Il demeure que le débat sur l’éthique en politique et le respect de la constitution est loin d’être réglé au Niger.

 

Les nigériens doivent rester vigilants, et suivre avec exigence et lucidité le déroulement de cette affaire. Nous devons questionner nos leaders (des deux camps opposés), et  voir plus loin que l’évènement actuel (celui du débat sur l’arrêt de la cour constitutionnelle et de la tenue des élections). Nos choix doivent être exigeants : il faut réclamer à la classe politique (dans son ensemble) plus d’éthique ; il faut exiger d’elle une orientation claire et des programmes lisibles et vraiment originaux ; il faut exiger d’elle qu’elle arrête de jouer avec nos destins, nos consciences et nos biens. Car l’Etat, ses biens, et le pouvoir, ne sont que le bien du peuple.

 

Le scandale de la classe politique laisse beaucoup de nigériens perplexes, jusqu’à la tentation de s’abstenir du vote. Ce n’est pas sans raison. Disons le néanmoins sans ambages : l’abstention n’est pas la solution. D’une part, elle est de nulle effet, jusqu’au jour où un quorum de participation sera requis  pour valider les scrutins. D’autre part, le non choix est en soi un choix. Ne laissons pas aux autres le choix de choisir pour nous. Malgré la confusion qui règne, chaque nigérien doit voter, en se basant sur sa propre conscience, et en dépassant lui-même ses propres tentations d’immoralité. Car les électeurs sont aussi responsables : voter pour un proche (juste car il est tel), voter pour un cadeau reçu, ou voter en visant un poste, un avantage….tout ceci est une dérive NATIONALE. Nous disons aux Nigériens, dans leur ensemble : il faut mettre fin à cette dérive collective. Nous sommes responsables, tous responsables !

 

Demain, à l’heure de ce rendez-vous crucial, l’électeur aura le choix entre dix (10) candidats, une femme et neuf hommes ; des candidats, pour la plupart, routiniers de l’espace politique Nigérien. Cette élection dégage une désagréable impression de déjà vu et la hantise de l’éternel retour. Lorsque viennent s’y ajouter des alignements politiques tardifs et illisibles, la confusion de l’électeur est totale.

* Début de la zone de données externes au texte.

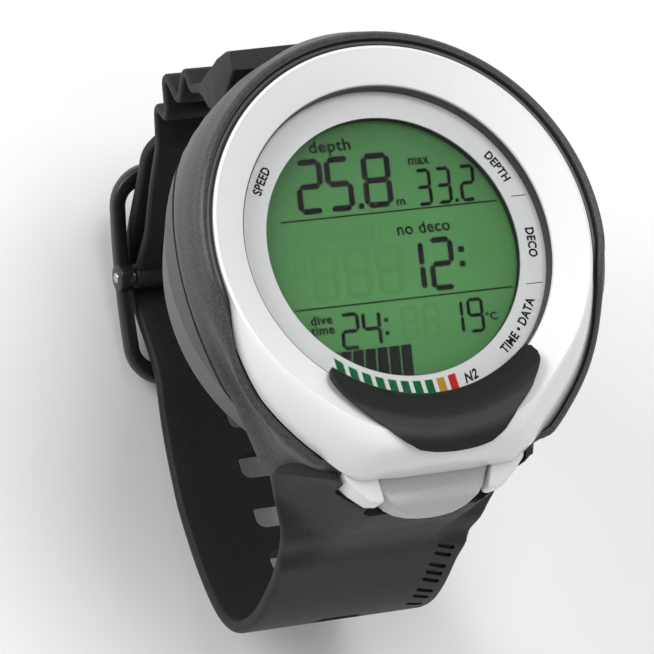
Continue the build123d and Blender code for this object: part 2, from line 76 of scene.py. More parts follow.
def smooth(low: float, high: float, x: float) -> float:
    """0 before low, 1 after high, and an even S between them (either way round)."""
    t = min(1.0, max(0.0, (x - low) / (high - low)))
    return t * t * (3 - 2 * t)


def blend(a: float, b: float, t: float) -> float:
    """Value t of the way from a to b."""
    return a + (b - a) * t


def along(table: Table, x: float, column: int = 1) -> float:
    """Read a table of (key, value, ...) rows, with straight lines between the keys.

    Args:
        table: rows in rising order of their first number.
        x: key to read at.
        column: which number of the row to read.

    Returns:
        The value at x, or the first or last row's value outside the table.
    """
    return float(np.interp(x, [row[0] for row in table], [row[column] for row in table]))


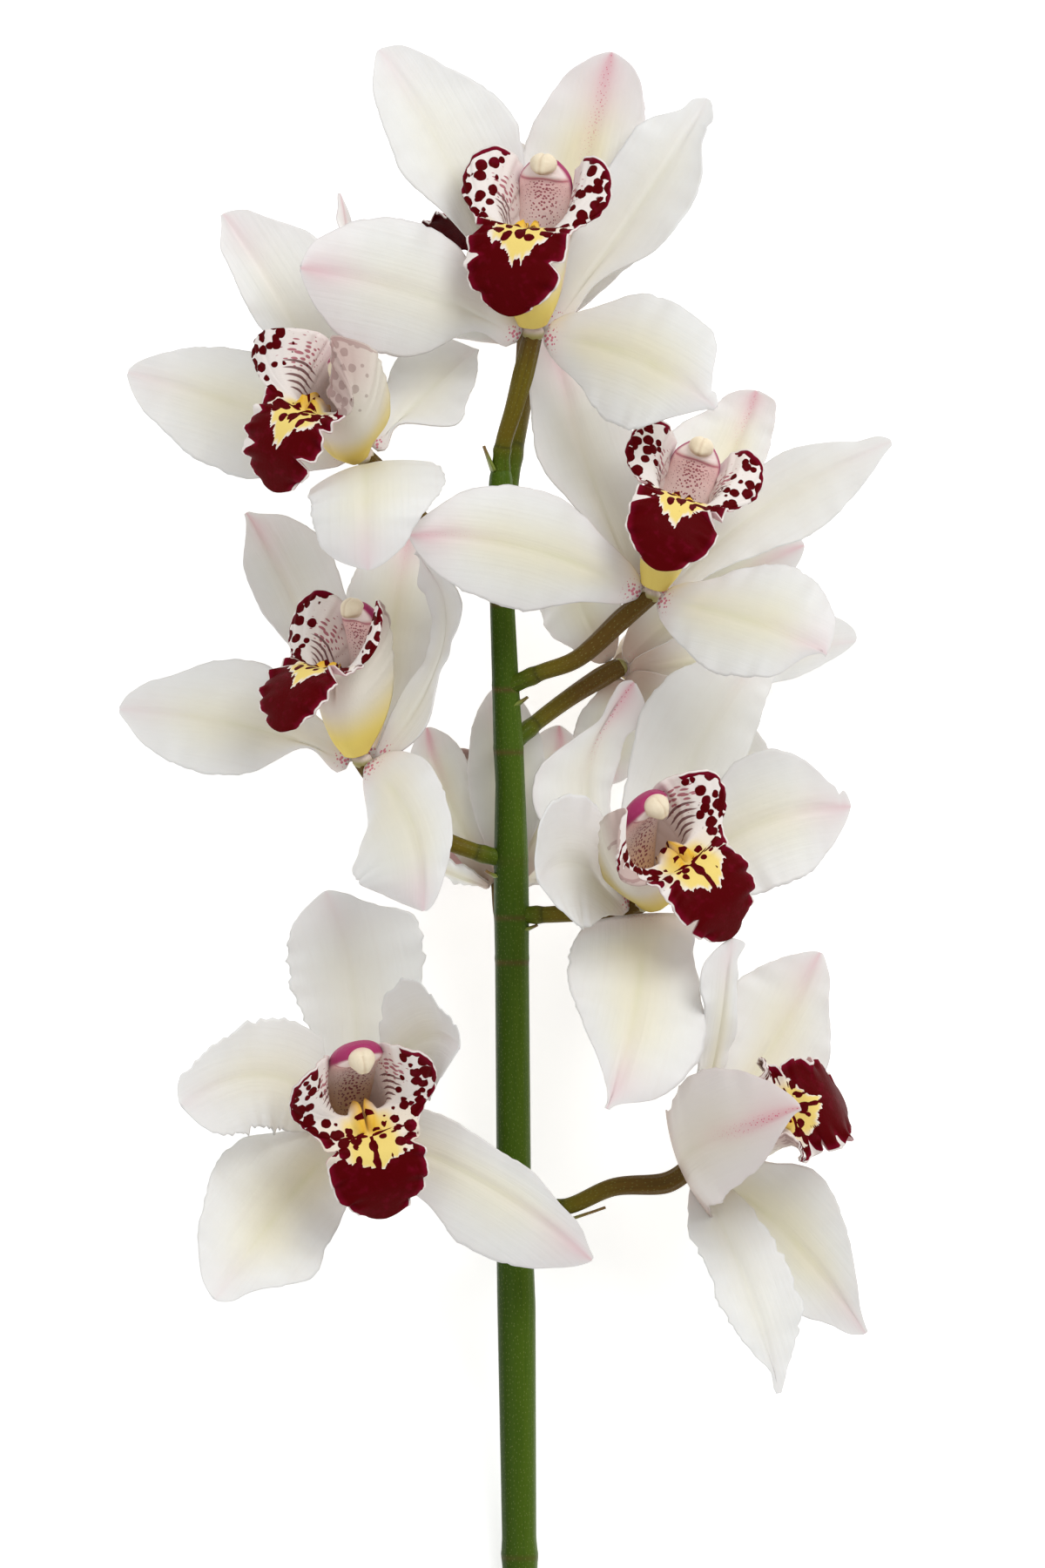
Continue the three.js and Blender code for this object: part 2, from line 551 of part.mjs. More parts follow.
function antherCap(bloom) {
  const end = COLUMN_STATIONS[COLUMN_STATIONS.length - 1];
  const [along, lipwards] = CAP_BEYOND;
  const centre = bloomFrame(bloom).place(end.n + along, end.d + lipwards, 0);
  return oval(bloom, centre, CAP_RADII, CAP_SIDES, CAP_ROWS);
}

function receptacleSolid(bloom, grow) {
  const [across, along] = RECEPTACLE_RADII.map((radius) => radius + grow);
  const radii = [across, along, across];
  return oval(bloom, vector(bloom.base), radii, RECEPTACLE_SIDES, RECEPTACLE_ROWS);
}

// --------------------------------------------------------------------------------- main stem

function stemRings(grow) {
  return STEM.map(([x, y, radius]) => {
    const ring = [];
    for (let i = 0; i < STEM_SIDES; i += 1) {
      const turn = (2 * Math.PI * (i + 0.5)) / STEM_SIDES;
      const out = radius + grow;
      ring.push(new THREE.Vector3(x + out * Math.cos(turn), y, out * Math.sin(turn)));
    }
    return ring;
  });
}

// The middle and radius of the stem at a height.
function stemAt(y) {
  const k = STEM.findIndex((row) => row[1] > y);
  const [x0, y0, r0] = STEM[Math.max(k - 1, 0)];
  const [x1, y1, r1] = STEM[k];
  const u = (y - y0) / (y1 - y0);
  return { x: THREE.MathUtils.lerp(x0, x1, u), radius: THREE.MathUtils.lerp(r0, r1, u) };
}

// A small pointed scale that leans away from the stem under a pedicel.
function bract({ y, side, reach }, grow) {
  const out = vector(side).normalize();
  const { x, radius } = stemAt(y);
  const across = new THREE.Vector3(0, 1, 0).cross(out);
  const surface = (s, t) => {
    const half = Math.max(TIP_HALF, BRACT_HALF * (1 - t) ** BRACT_TAPER);
    const p = new THREE.Vector3(x, y + t * reach[1], 0);
    p.addScaledVector(out, radius - BRACT_SUNK + t * reach[0]);
    return p.addScaledVector(across, s * half);
  };
  return toManifold(blade(surface, BRACT_FACETS, BRACT_FACETS, BRACT_THICKNESS, grow));
}

// ------------------------------------------------------------------------------------ assembly

const growing = new THREE.Group();

function addPiece(name, manifold, finish) {
  const material = new THREE.MeshStandardMaterial({ ...FINISH[finish], metalness: 0 });
  const mesh = new THREE.Mesh(toGeometry(manifold), material);
  mesh.name = name;
  growing.add(mesh);
}

const stemSolid = (grow) => BRACTS.reduce(
  (sum, row) => sum.add(bract(row, grow)),
  toManifold(skin(stemRings(grow))),
);
const stemRoom = stemSolid(GAP);
addPiece('main_stem', stemSolid(0), 'stem');

for (const bloom of BLOOMS) {
  const receptacleRoom = receptacleSolid(bloom, GAP);

  const way = [...bloom.pedicel, bloom.base].map(vector);
  const pedicelSolid = (grow) => toManifold(
    tube(way, PEDICEL_RADII.map((radius) => radius + grow), PEDICEL_SIDES, PEDICEL_STEPS),
  );
  const pedicel = largest(pedicelSolid(0).subtract(stemRoom).subtract(receptacleRoom));
  addPiece(`${bloom.name}_pedicel`, pedicel, 'pedicel');

  const column = (grow) => toManifold(skin(columnRings(bloom, grow)));
  const columnRoom = column(GAP);
  addPiece(`${bloom.name}_column`, column(0), 'column');
  addPiece(`${bloom.name}_anther_cap`, largest(antherCap(bloom).subtract(columnRoom)), 'cap');

  const lip = (grow) => toManifold(
    blade(lipSurface(bloom), LIP_ACROSS, LIP_ROWS.length - 1, LIP_THICKNESS, grow),
  );
  const lipSolid = largest(lip(0).subtract(columnRoom).subtract(receptacleRoom));
  addPiece(`${bloom.name}_lip`, lipSolid, 'lip');

  const blades = bloom.tepals.map((tepal) => toManifold(
    blade(tepalSurface(bloom, tepal), TEPAL_ACROSS, TEPAL_ALONG, TEPAL_THICKNESS),
  ));
  const rooms = wasm.Manifold.union([columnRoom, lip(GAP), pedicelSolid(GAP)]);
  const tepals = wasm.Manifold.union(blades).subtract(rooms).add(receptacleSolid(bloom, 0));
  addPiece(`${bloom.name}_tepals`, largest(tepals), 'tepal');
}

growing.rotation.x = LEAN;
growing.updateMatrixWorld(true);
const box = new THREE.Box3().setFromObject(growing, true);
growing.position.set(-(box.min.x + box.max.x) / 2, -(box.min.y + box.max.y) / 2, -box.min.z);

const part = new THREE.Group();
part.add(growing);

export default part;
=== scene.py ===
"""A cut stem of white cymbidium orchids: petals, lips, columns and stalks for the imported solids.

Sizes are in millimetres in a growing frame: +Y up the stem from the first node, +X to the right and
+Z to the side that faces up once the stem lies down. `grown` turns that frame and puts it on the
surface, in metres.
"""

import logging
import math
from dataclasses import dataclass, field
from enum import Enum
from typing import Any, ClassVar

import bpy
import numpy as np
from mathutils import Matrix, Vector


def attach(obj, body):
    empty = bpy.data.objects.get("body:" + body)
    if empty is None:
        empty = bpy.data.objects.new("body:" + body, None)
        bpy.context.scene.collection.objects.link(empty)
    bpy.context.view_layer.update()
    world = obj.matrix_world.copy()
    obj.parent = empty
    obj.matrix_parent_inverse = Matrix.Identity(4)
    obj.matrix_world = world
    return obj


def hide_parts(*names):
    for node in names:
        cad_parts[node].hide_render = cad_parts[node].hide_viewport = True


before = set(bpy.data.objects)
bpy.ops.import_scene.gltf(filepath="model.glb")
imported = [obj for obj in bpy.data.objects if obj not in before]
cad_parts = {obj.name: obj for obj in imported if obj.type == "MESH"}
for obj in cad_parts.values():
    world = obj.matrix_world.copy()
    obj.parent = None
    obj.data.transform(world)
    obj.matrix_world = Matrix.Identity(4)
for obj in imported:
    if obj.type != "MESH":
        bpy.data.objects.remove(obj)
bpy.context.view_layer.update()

log = logging.getLogger("orchid")

Array = np.ndarray
Triple = tuple[float, float, float]
Pair = tuple[float, float]

LEAN = math.radians(14.0)  # how far the stem rises from the surface
SHIFT = np.array([1.756, -164.005, 6.784])  # puts the leaning stem on the surface, in millimetres
MM_PER_METRE = 1000.0
BODY = "root"


# --- small maths ---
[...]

Cependant, ne nous y trompons pas, chers concitoyens : ces élections, sans être celles de la dernière chance, doivent être celles de la maturité et de la mémoire. Chers concitoyens, dans l’isoloir, n’oublions pas. N’oublions pas l’instabilité politique symbolisée par trois coups d’Etat militaires et 5 changements de République en 20 ans. N’oublions pas le trop faible développement humain caractérisé par une présence prolongée en queue de peloton de l’Indice de Développement Humain (IDH). N’oublions pas les famines, l’analphabétisme… En un mot n’oublions pas que nous votons pour que notre pays change en bien, pour notre avenir et celui de nos enfants. Souvenons-nous que « l’homme de l’avenir est celui qui a la mémoire la plus longue » (Nietzsche).

 

Le peuple Nigérien a besoin d’un nouveau départ, d’une révolution des mentalités et de dirigeants à son service, et non pas au service de leurs propres égoïsmes. La nouvelle décennie qui commence, avec son vent de liberté qui souffle sur l’Afrique du Nord renforcera sans doute l’ancrage de la démocratie dans les pays au Sud du Sahara.

Le Niger pourra aussi faire sa révolution dans les urnes, le lundi 31 janvier 2011.

 

Réaffirmons-le : Cri de Cigogne n’a ni candidat ni parti politique.

 

Notre unique consigne : prenez votre résolution, et allez voter.

Que Dieu bénisse le Niger.

  • 1. Voir notre dossier complet consacré à la réflexion sur les perspectives post transition.

Commentaires

Avis perso: Appel aux Nigériens, à la veille des élections

Partageant la même opinion que ce groupe de réflexion, en ce qui concerne l'avenir de notre cher pays,je pense que voter ou ne pas voter aujourd'hui vu la la mentalité et la quasi absence du patriotisme de la majeur partie des nigériens ne changera en aucun cas l'avenir de ce pays dans les cinq prochaines années. Ceci n'est pas un pessimisme encore moins de la démission, c'est vraiment la réalité du pays. j'appelle donc l'ensemble de nigériens aspirant à un changement de mentalité à faire leur choix dans l'objectivité car tout ce qui adviendra dans les prochaines décennies,engage notre responsabilité. Suggestion: J'aurais souhaiter que vos articles puissent un jour paraitre dans les journaux nationaux.Puisque une grande partie des intellectuelles n'a pas accès aux docs électroniques.